• _DATASET SECTION_
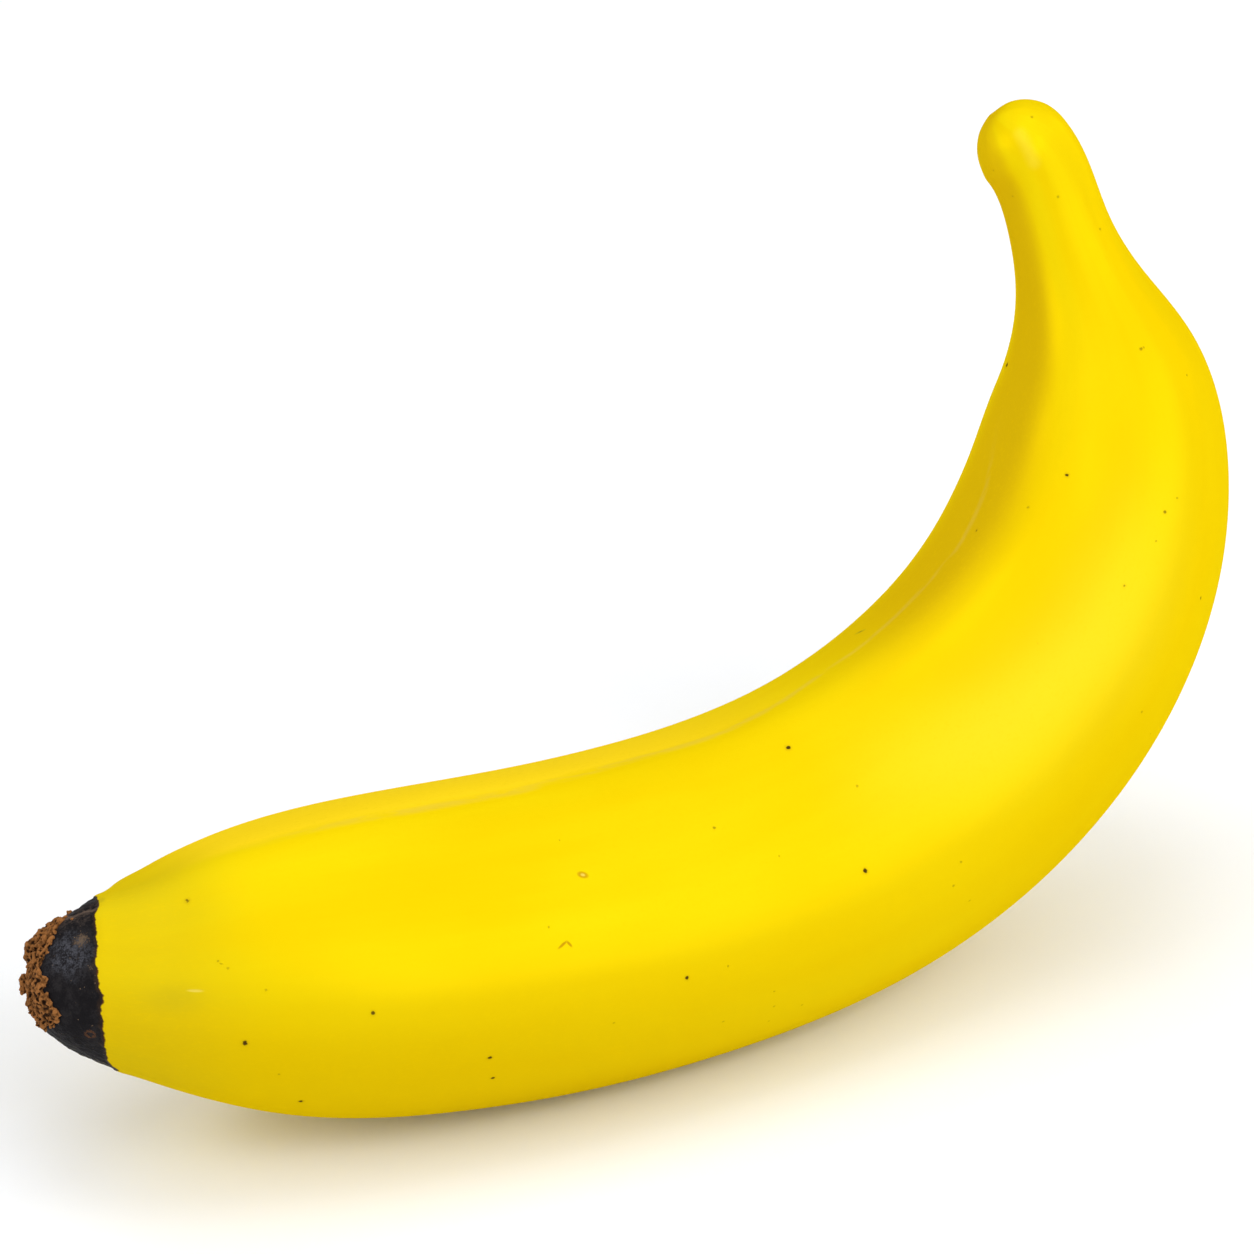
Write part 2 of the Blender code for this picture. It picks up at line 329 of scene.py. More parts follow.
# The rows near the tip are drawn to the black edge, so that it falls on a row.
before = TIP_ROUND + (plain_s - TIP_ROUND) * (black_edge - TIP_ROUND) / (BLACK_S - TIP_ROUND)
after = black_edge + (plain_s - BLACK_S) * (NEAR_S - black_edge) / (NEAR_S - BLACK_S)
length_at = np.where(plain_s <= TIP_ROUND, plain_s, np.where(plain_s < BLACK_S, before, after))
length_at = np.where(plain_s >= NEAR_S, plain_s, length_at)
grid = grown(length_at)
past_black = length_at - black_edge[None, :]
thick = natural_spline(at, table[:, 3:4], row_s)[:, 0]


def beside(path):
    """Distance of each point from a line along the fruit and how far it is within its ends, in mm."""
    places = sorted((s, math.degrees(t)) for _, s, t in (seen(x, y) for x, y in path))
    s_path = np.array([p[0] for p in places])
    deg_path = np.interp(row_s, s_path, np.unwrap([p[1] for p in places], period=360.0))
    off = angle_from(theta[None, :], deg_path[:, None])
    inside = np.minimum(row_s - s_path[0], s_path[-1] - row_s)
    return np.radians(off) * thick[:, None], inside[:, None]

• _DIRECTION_
Repeat the material above in full, exactly as it stands.

• _SOLUTION TO THE EXERCISE_
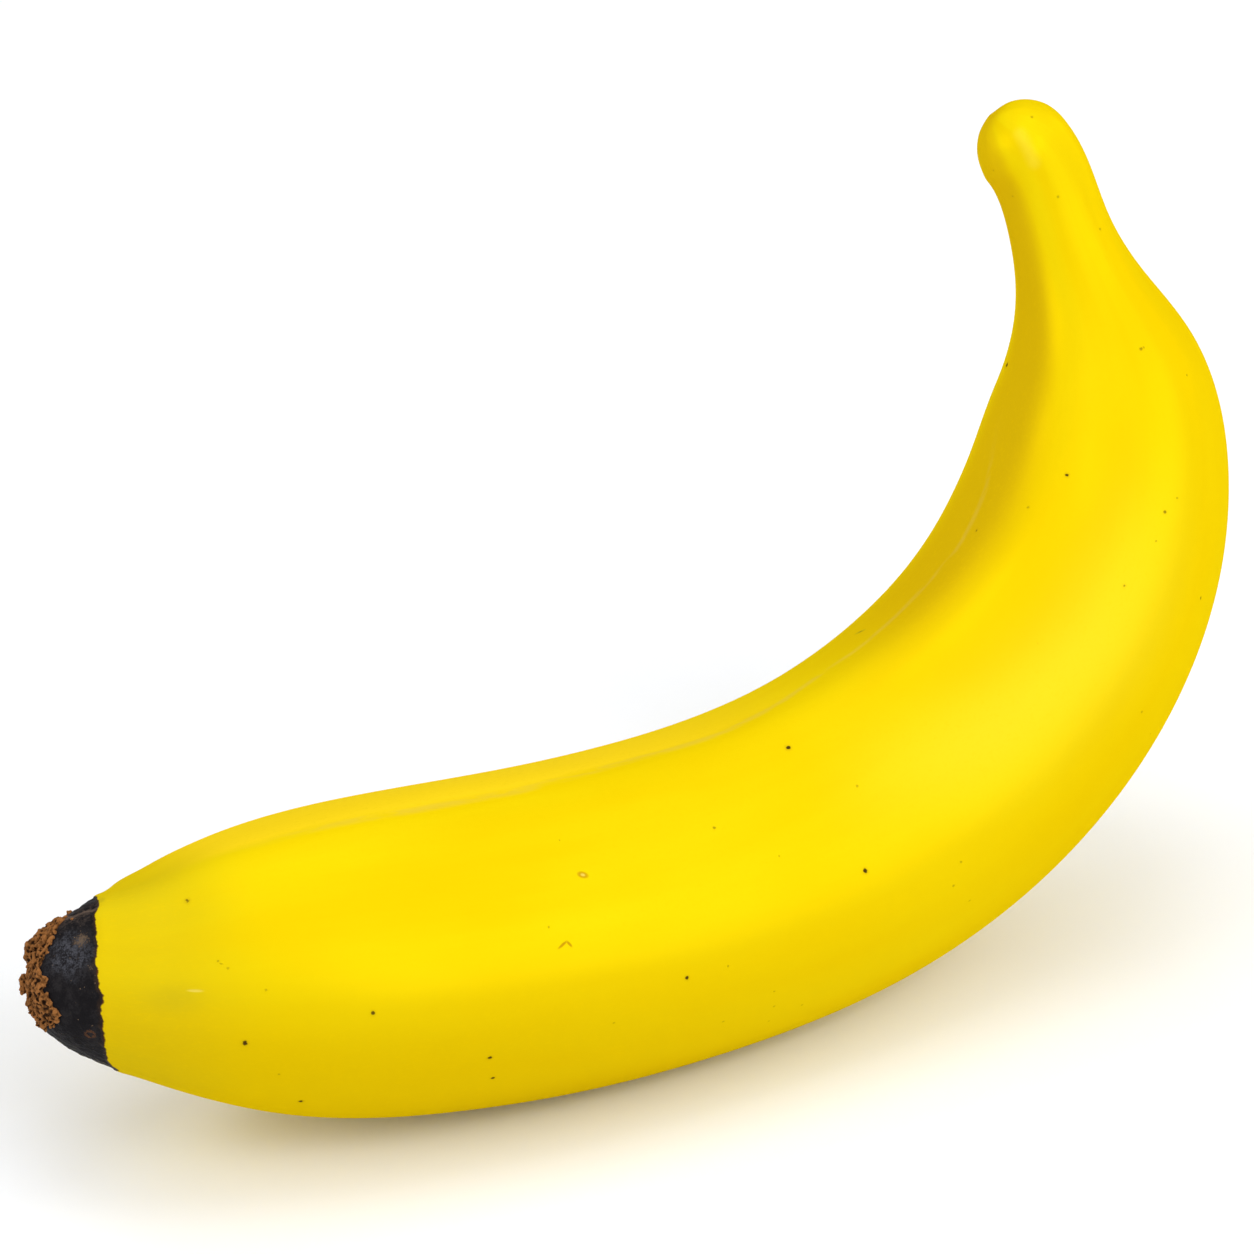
Write part 2 of the Blender code for this picture. It picks up at line 329 of scene.py. More parts follow.
# The rows near the tip are drawn to the black edge, so that it falls on a row.
before = TIP_ROUND + (plain_s - TIP_ROUND) * (black_edge - TIP_ROUND) / (BLACK_S - TIP_ROUND)
after = black_edge + (plain_s - BLACK_S) * (NEAR_S - black_edge) / (NEAR_S - BLACK_S)
length_at = np.where(plain_s <= TIP_ROUND, plain_s, np.where(plain_s < BLACK_S, before, after))
length_at = np.where(plain_s >= NEAR_S, plain_s, length_at)
grid = grown(length_at)
past_black = length_at - black_edge[None, :]
thick = natural_spline(at, table[:, 3:4], row_s)[:, 0]


def beside(path):
    """Distance of each point from a line along the fruit and how far it is within its ends, in mm."""
    places = sorted((s, math.degrees(t)) for _, s, t in (seen(x, y) for x, y in path))
    s_path = np.array([p[0] for p in places])
    deg_path = np.interp(row_s, s_path, np.unwrap([p[1] for p in places], period=360.0))
    off = angle_from(theta[None, :], deg_path[:, None])
    inside = np.minimum(row_s - s_path[0], s_path[-1] - row_s)
    return np.radians(off) * thick[:, None], inside[:, None]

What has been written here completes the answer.